The Women Empowerment and Gender Equity Bill was withdrawn from Parliament in July 2014 for further consultation. One of its key provisions legislated that 50% of all decision-making positions must go to women in “designated public bodies and designated private bodies”.

“South African businesses, however, would have had far too large a gap to fill should government have remained firm on its demand that half of all of decision-making positions are filled by women,” says Clamp.

The majority of board members interviewed for the Grant Thornton global governance report 2015 were against the idea of quotas to mandate diversity on company boards. However, with little progress evident at the local and global level over recent years, business management teams are increasingly warming to the idea of mandating gender diversity. Just under half of business leaders would support the introduction of quotas for female directors in their country (47%) according to the data, up 10 percentage points from two years ago. Of course, diversity does not just relate to gender – boosting diversity of race, socio-economic background, sector, skills, education and the like could all help a board to reduce groupthink and increase performance.

Clamp believes that board composition in South Africa will become much more diverse, but only if business takes concerted action now to get that right.

“Eighty three percent of South African businesses surveyed, and 81% of global businesses, said relevant experience in the industry is a desirable attribute in a board director,” she says. “This helps dictate the skewed make-up of local – and indeed, international – boards.”

According to Clamp, it’s vital that skills transfer begins to happen in earnest in South Africa. Business needs to introduce more diversity at board level, but this cannot be at the expense of skills and experience.

“Older, experienced board members must mentor the new generation – as recommended by the King III Report,” she says.

King III states that part of the chairman’s role is “mentoring to develop skill and enhance directors’ confidence (especially those new to the role) and encouraging them to speak up and make an active contribution at meetings.

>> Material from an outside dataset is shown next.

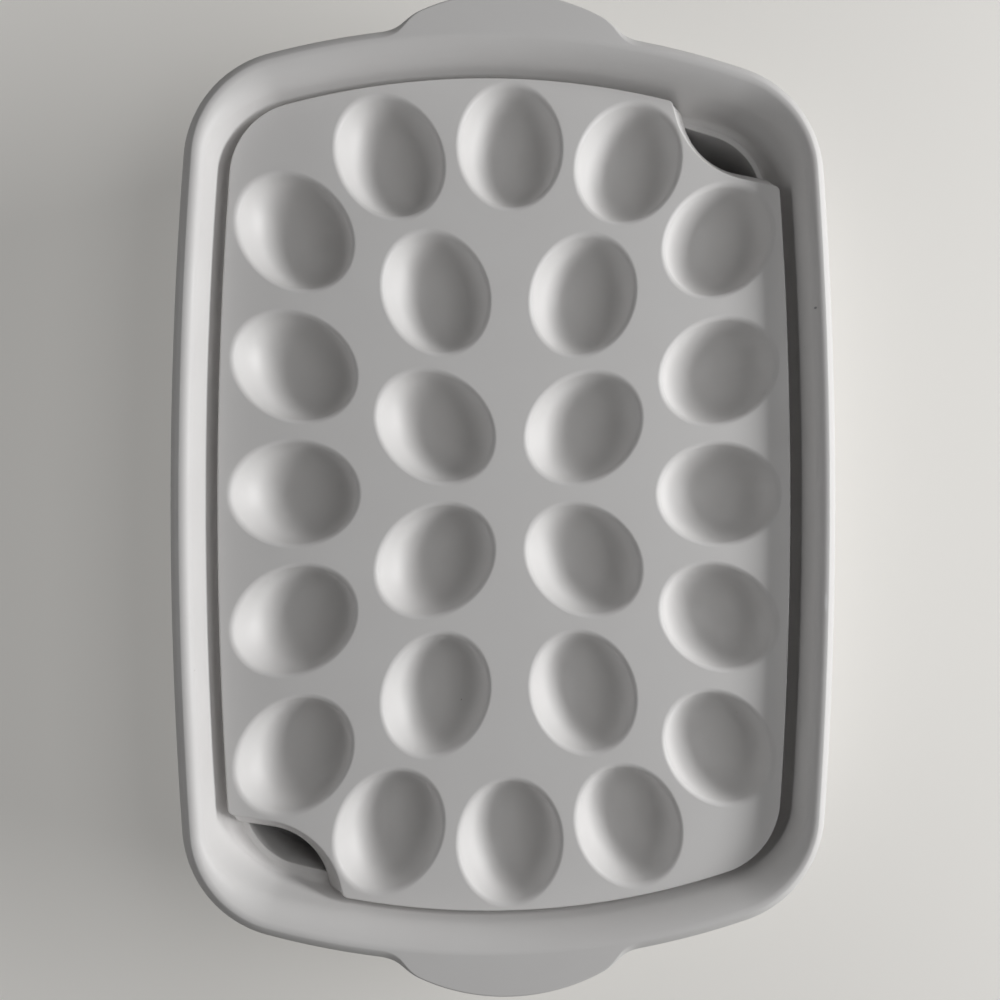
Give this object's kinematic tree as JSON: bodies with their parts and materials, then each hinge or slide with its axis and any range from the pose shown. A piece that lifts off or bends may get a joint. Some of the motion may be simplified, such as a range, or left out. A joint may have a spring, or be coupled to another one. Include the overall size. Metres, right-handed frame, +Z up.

The mentoring role is encouraged to maximise the potential of the board … The development of the skills of inexperienced directors is vital in alleviating the shortage in the pool of directors available for appointment”.

The global governance report highlighted that 58% of local businesses believe “bringing new ideas to challenge management and the rest of the board” is a desirable attribute in a board director, reflecting South Africa’s entrepreneurial, innovative business culture.

Another key theme to emerge from the report was that boards do not reflect today’s digital economy.

“Companies with digital acumen on the board will be better placed to embrace and exploit new technology to drive productivity and performance,” says Clamp. “It is vital that boards understand the very real cyber-threats that exist today, new legislation such as South Africa’s Protection of Personal Information Act (POPI), which poses huge challenges for certain industries and the competitive edge that technology can bring.

“The Grant Thornton report showed that a lack of digital savvy in the boardroom is a glaring hole,” says Clamp. “Digital has disrupted markets, and the way we do business, but it hasn’t yet changed boards. The digital sector is also among the most entrepreneurial; generating ideas and innovation. Harnessing this at a strategic decision making level is vital to firms that have an interest in exploiting technology to drive growth.”

The report also focused on importance of culture in achieving a company’s objectives and setting the right tone at the top, and found the vast majority (90% globally, 88% in BRIC countries and 83% in South Africa) of business leaders believe culture is important to a robust governance framework. A good governance culture is critical to a company’s longevity. Integrity and transparency are the principles that should underpin every action a business takes, which might be harder when the company is facing tough challenges.